Only way is up for Dortmund

Jurgen Klopp (Supplied)
Jurgen Klopp (Supplied)

Berlin - Borussia Dortmund are last in the Bundesliga after their latest defeat Sunday and the champions in 2011 and 2012 will hope that having finally hit the bottom, they can only go up from their current position.

Borussia Dortmund may sit top of Champions League Group D but Sunday's latest domestic loss has left them bottom of the Bundesliga.

"The middle of the relegation battle," was how sport director Michael Zorc chose to describe Dortmund's situation following the 2-0 defeat to Eintracht Frankfurt.

The Dortmund homepage, cataloguing their misery, pointed out that never before had the side lost eight of the opening 13 Bundesliga games and only once - in 1985/86 - had they accumulated fewer than their present tally of 11 points at this stage.

There are some minor positives for Dortmund to take from their current fate. Now last, they cannot sink any further, and they are only one point behind SV Hamburg, Stuttgart and Freiburg. Even fourth place, the final Champions League qualifying berth, is only 10 points away.

But bridging that 10-point gap currently looks well beyond a side not only lacking confidence but playing, undisputably, like a relegation struggler rather than a title contender.

"We wanted to improve our situation dramatically with a win in Frankfurt but we didn't succeed, on the contrary in fact," coach Jurgen Klopp said.

"We will continue nevertheless, and have to break through this situation. Ultimately it's about being more consistent in some areas to steer the game in the right direction."

Klopp took responsibility for the team's position but dismissed talk of resigning, saying he would not leave until someone better for the team was available, and was strongly backed by his boss.

"We are convinced that we will come out of this situation with him," Zorc said.

But votes of confidence are infamously meaningless in football and both men, as professionals, know that the reassurance offered by Zorc counts for nothing if results do not improve quickly.

Klopp's delivery of two Bundesliga titles, a German Cup and a magnificent run to the 2013 Champions League final means he has a built up a significant amount of credit with the fans.

However, the past is a weak currency in a sport which demands constant success and the supporters made no secret of their frustration following the Frankfurt defeat.

"We are giving them a hard time at the moment," Klopp said. "They booed us at the end, and I can understand their displeasure.

"They didn't congratulate us but we have given them few reasons to do so in the last couple of weeks. We know that we must work hard now to earn their trust back."

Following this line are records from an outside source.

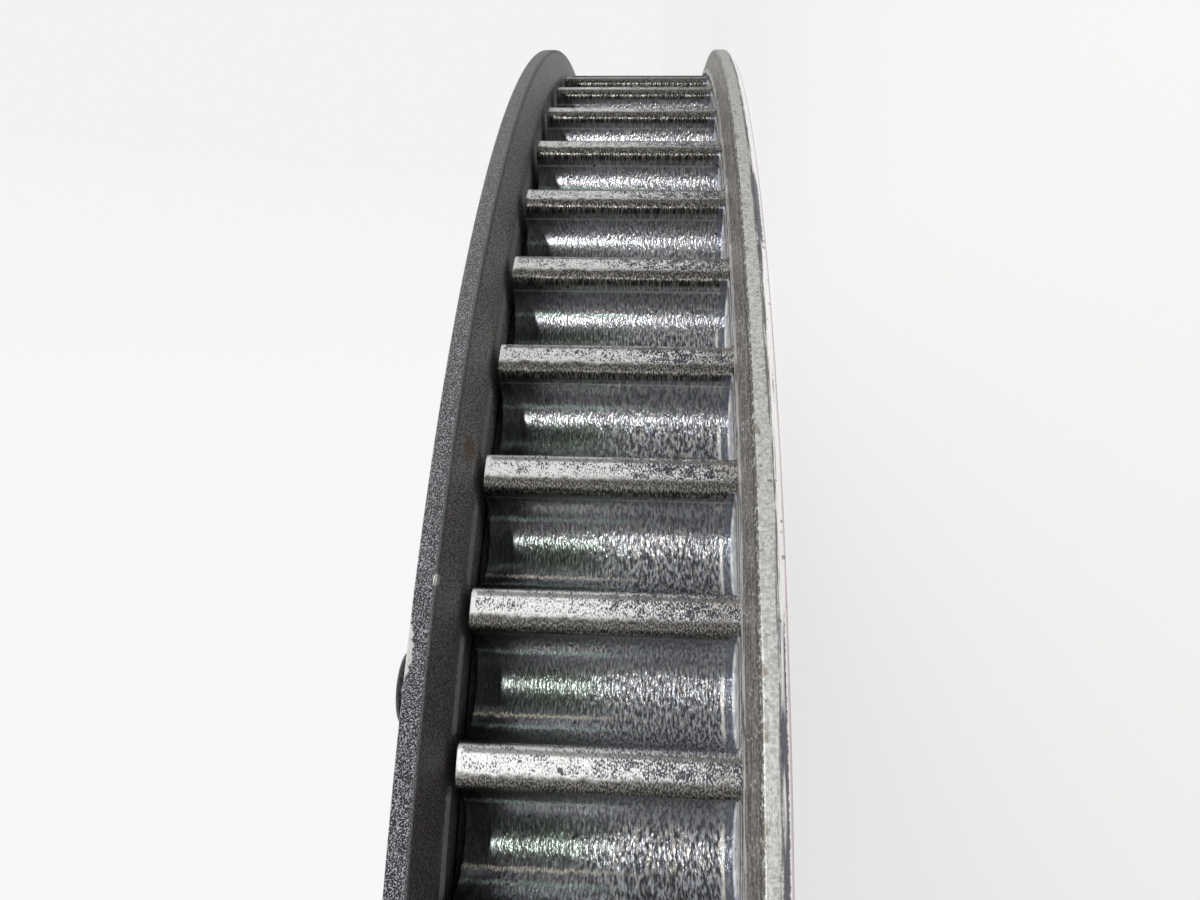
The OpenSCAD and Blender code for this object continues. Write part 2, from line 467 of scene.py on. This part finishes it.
# The cast flange: its lip rubbed by the belt's edge, its band pale and pitted,
# and its bevel polished, with bare dark patches at the photographed side
flange_finish = finish("rubbed_flange")
spot, r, z, angle = places()
rubs = streaks(times(angle, 40), times(r, 5), times(z, 5), 3)
grit = speckle(spot, 3, 3, 0.6)
pits = ease(speckle(spot, 1.3, 2), 0.33, 0.28)
patches = plus(streaks(times(angle, 9), times(r, 0.5), times(z, 0.5)),
               times(ease(angle, -1.48, -1.55), -0.15))
on_lip = ease(z, 2.48, 2.62)
on_bevel = ease(z, 0.85, 0.7)

# the band, and the lip from its dark outer corner in to its foot, which has a painted highlight
band_dark, band_light, stain = (0.5, 0.51, 0.48), (0.86, 0.87, 0.825), (0.25, 0.2, 0.14)
lip_dark, lip_light, corner_dark = (0.15, 0.138, 0.123), (0.42, 0.395, 0.365), (0.1, 0.09, 0.085)
lip_spark, foot_highlight = (0.8, 0.78, 0.74), (0.8, 0.78, 0.77)
colour = blend(ease(grit, 0.3, 0.7), band_dark, band_light)
lip = blend(ease(plus(times(rubs, 0.5), times(grit, 0.5)), 0.4, 0.6), lip_dark, lip_light)
lip = blend(times(ease(grit, 0.62, 0.68), 0.8), lip, lip_spark)
# painted highlight: a streaky light strip along the lip's foot
at_foot_highlight = ease(plus(r, times(rubs, 0.5)), 156.1, 155.8)
lip = blend(times(at_foot_highlight, ease(rubs, 0.38, 0.5)), lip, foot_highlight)
colour = blend(on_lip, colour, lip)
at_corner = times(between(z, 2.3, 2.42, 2.62, 2.75), ease(grit, 0.6, 0.5))
colour = blend(times(at_corner, 0.8), colour, corner_dark)
stained = times(ease(speckle(spot, 0.6, 4, 0.7), 0.55, 0.63),
                ease(plus(z, times(grit, 0.8)), 2.1, 2.5), unless(on_lip), 0.7)
colour = blend(stained, colour, stain)

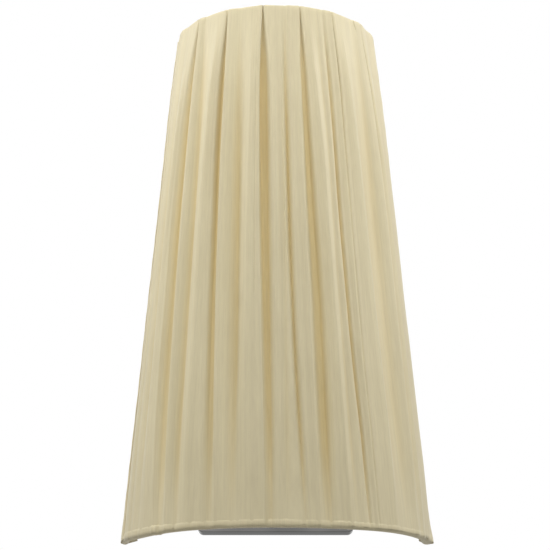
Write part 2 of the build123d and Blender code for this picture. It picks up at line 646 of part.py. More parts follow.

Regaining that trust is made harder by a series of injuries which has already seen Marco Reus, Ilkay Guendogan, Mats Hummels, Nuri Sahin and Sokratis miss substantial parts of the season. And Lukasz Piszczek limping off with a thigh problem Sunday is unlikely to improve matters.

"The opponent doesn't need to do much to score a goal," Klopp said, lamenting two more defensive errors which handed Frankfurt victory. The second strike in particular, following a mix up between keeper Roman Weidenfeller and Matthias Ginter, was a gift.

Klopp rightly pointed out Dortmund had chances of their own and but for a wonder-save from home keeper Felix Wiedwald would have equalized. But that cannot be allowed to distract from the terrible defending, the weak midfield and the absence of the famous pressing which made the side so feared in recent seasons.

Dortmund's next match, on Friday, is at home to Champions League chasers Hoffenheim. A win could prove decisive in turning their season round but another poor performance, and a negative reaction from their massive home support, will cause more questions to be asked of coach and players alike.